OF THE ABBEY TO WHICH HE WAS CALLED AND OF THE PERSECUTION HE HAD FROM HIS SONS, THAT IS TO SAY THE MONKS, AND FROM THE LORD OF THE LAND

While I was thus afflicted with so great perturbation of the spirit, and when the only way of escape seemed to be for me to seek refuge with Christ among the enemies of Christ, there came a chance whereby I thought I could for a while avoid the plottings of my enemies. But thereby I fell among Christians and monks who were far more savage than heathens and more evil of life. The thing came about in this wise. There was in lesser Brittany, in the bishopric of Vannes, a certain abbey of St. Gildas at Ruits, then mourning the death of its shepherd. To this abbey the elective choice of the brethren called me, with the approval of the prince of that land, and I easily secured permission to accept the post from my own abbot and brethren. Thus did the hatred of the French drive me westward, even as that of the Romans drove Jerome toward the East. Never, God knows, would I have agreed to this thing had it not been for my longing for any possible means of escape from the sufferings which I had borne so constantly.

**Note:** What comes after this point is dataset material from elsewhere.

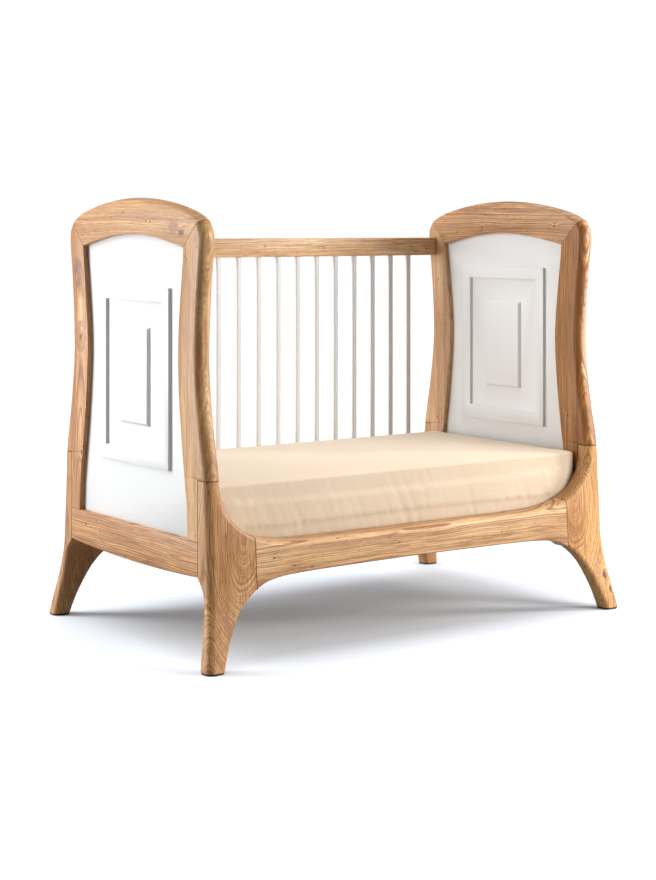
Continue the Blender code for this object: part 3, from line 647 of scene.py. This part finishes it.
def cotton(name):
    """Plain woven cream cotton."""
    n = Nodes(name)
    coords = n.object_coords()
    cloud = n.noise(coords, (4.0, 4.0, 9.0), 4.0, 0.55)
    slub_x = n.noise(coords, (9.0, 700.0, 700.0), 2.0)
    slub_z = n.noise(coords, (700.0, 700.0, 9.0), 2.0)
    threads = n.math("ADD", slub_x.outputs[0], slub_z.outputs[0])
    weave = None
    for direction in ("X", "Y", "Z"):
        wave = n.add("ShaderNodeTexWave", wave_type="BANDS", bands_direction=direction)
        n.link(coords, wave.inputs["Vector"])
        wave.inputs["Scale"].default_value = 190.0
        wave.inputs["Distortion"].default_value = 0.6
        wave.inputs["Detail"].default_value = 1.0
        weave = wave.outputs[1] if weave is None else n.math("ADD", weave, wave.outputs[1])
    colour = n.mix(n.range(cloud.outputs[0], 0.3, 0.7), (0.684, 0.562, 0.424), (0.646, 0.519, 0.381))
    colour = n.mix(n.range(threads, 0.75, 1.3, 0.0, 0.35), colour, (0.570, 0.452, 0.315))
    n.link(colour, n.shader.inputs["Base Color"])
    n.shader.inputs["Roughness"].default_value = 0.88
    n.shader.inputs["Specular IOR Level"].default_value = 0.2
    n.shader.inputs["Sheen Weight"].default_value = 0.15
    n.shader.inputs["Sheen Roughness"].default_value = 0.5
    n.bump(n.math("ADD", weave, n.math("MULTIPLY", threads, 1.5)), 0.25, 0.0003)
    return n.mat


def black_plastic(name):
    """Matt black plastic with a fine moulded grain."""
    n = Nodes(name)
    grain = n.noise(n.object_coords(), (900.0, 900.0, 900.0), 2.0)
    tone = n.mix(grain.outputs[0], (0.010, 0.010, 0.010), (0.022, 0.021, 0.020))
    n.link(tone, n.shader.inputs["Base Color"])
    n.link(n.range(grain.outputs[0], 0.3, 0.7, 0.45, 0.62), n.shader.inputs["Roughness"])
    n.bump(grain.outputs[0], 0.2, 0.0002)
    return n.mat


white = paint("white_satin_paint", (0.79, 0.79, 0.785))
# darker copy of the white paint for the left panel: painted shade, as both panels are the same white
shaded_panel_white = paint("white_panel_paint_shaded", (0.710, 0.710, 0.705))
# darker white for the slats: partly their own colour, partly painted shade
shaded_slat_white = paint("white_slat_paint_shaded", (0.720, 0.725, 0.730))
glide_black = black_plastic("glide_plastic")
sheet_cotton = cotton("cotton_sheet")
hidden_oak = oak("oak_base", "Y", 5.3, (0.96, 0.96, 0.96), (0.05, 0.02))
cleat_oak = oak("oak_cleat", "X", 7.9, (0.94, 0.94, 0.94), (0.03, 0.05))

# ---------------------------------------------------------------- wooden frame
MITRE_DIR = unit(MITRE_IN, MITRE_OUT)
MITRE_OFFSET = MITRE_IN[0] * MITRE_DIR[1] - MITRE_IN[1] * MITRE_DIR[0]
MITRE_LINE = ((0.0, -MITRE_DIR[0], MITRE_DIR[1]), MITRE_OFFSET, None, 0.12)
SEAM_LINE = ((0.0, 1.0, 0.0), SEAM_Y, None, 0.8)
LEG_LINES = [((0.0, 0.0, 1.0), JOINT_Z, None, 0.8), SEAM_LINE, ((1.0, 0.0, 0.0), SEAM_X, None, 0.85)]
POST_LINES = [((0.0, 0.0, 1.0), JOINT_Z, (1, SEAM_Y, 1.0), 0.85),
              ((0.0, 1.0, 0.0), SEAM_Y, (2, 0.0, JOINT_Z), 0.8),
              ((0.0, 0.0, 1.0), END_RAIL_TOP, None, 0.8), MITRE_LINE]
HEARTWOOD = (0.200, 0.095, 0.068)
# light sapwood colour; on the nose of the right front post it is partly a painted highlight
SAPWOOD_AND_HIGHLIGHT = (0.740, 0.500, 0.270)
# darker colour for the nose of the left front post: partly heartwood, partly painted shade on the curved edge
NOSE_HEARTWOOD_AND_SHADE = (0.270, 0.120, 0.046)
KNOT_SHADE = (0.30, 0.150, 0.075)
# the board tints below are partly wood colour and partly painted light and shade: they set each board's
# brightness, such as the dark inner face of the right front post
POSTS = {
    "left_front": {
        "tint_and_shade": (1.07, 1.07, 1.00), "pith": (-0.670, -0.560), "figure": 1.0,
        "knots": [(-0.70, -0.306, 1.078, 0.0035, "X"), (-0.70, -0.300, 1.086, 0.0025, "X")],
        # darker band along the nose of the left front post: partly heartwood, partly painted shade
        "stains": [((-0.700, -0.363, 1.060), (0.030, 0.015, 0.150), NOSE_HEARTWOOD_AND_SHADE, 0.50),
                   ((-0.700, -0.349, 0.840), (0.030, 0.015, 0.200), NOSE_HEARTWOOD_AND_SHADE, 0.50),
                   ((-0.700, -0.383, 0.600), (0.030, 0.017, 0.130), NOSE_HEARTWOOD_AND_SHADE, 0.40)]},
    "left_rear": {
        "tint_and_shade": (0.95, 0.82, 0.60), "pith": (-0.765, 0.300), "figure": 1.3,
        "knots": [(-0.70, 0.305, 0.840, 0.0085, "X"), (-0.70, 0.302, 0.500, 0.004, "X")],
        "stains": [((-0.70, 0.325, 1.045), (0.06, 0.030, 0.028), HEARTWOOD, 0.85),
                   ((-0.70, 0.315, 1.000), (0.06, 0.018, 0.020), HEARTWOOD, 0.70),
                   ((-0.70, 0.298, 0.915), (0.06, 0.022, 0.070), SAPWOOD_AND_HIGHLIGHT, 0.65)]},
    "right_front": {
        "tint_and_shade": (0.79, 0.63, 0.39), "pith": (0.600, -0.520), "figure": 1.35,
        "knots": [(0.66, -0.3165, 0.579, 0.0035, "X")],
        # lighter band along the nose of the right front post: partly sapwood, partly painted highlight
        "stains": [((0.690, -0.385, 1.100), (0.024, 0.030, 0.140), SAPWOOD_AND_HIGHLIGHT, 0.60),
                   ((0.690, -0.368, 0.840), (0.024, 0.030, 0.200), SAPWOOD_AND_HIGHLIGHT, 0.60)]},
    "right_rear": {"tint_and_shade": (1.04, 1.08, 1.18), "pith": (0.640, 0.620), "figure": 0.7},
}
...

The land was barbarous and its speech was unknown to me; as for the monks, their vile and untameable way of life was notorious almost everywhere. The people of the region, too, were uncivilized and lawless. Thus, like one who in terror of the sword that threatens him dashes headlong over a precipice, and to shun one death for a moment rushes to another, I knowingly sought this new danger in order to escape from the former one. And there, amid the dreadful roar of the waves of the sea, where the land's end left me no further refuge in flight, often in my prayers did I repeat over and over again: "From the end of the earth will I cry unto Thee, when my heart is overwhelmed" (Ps. lxi, 2).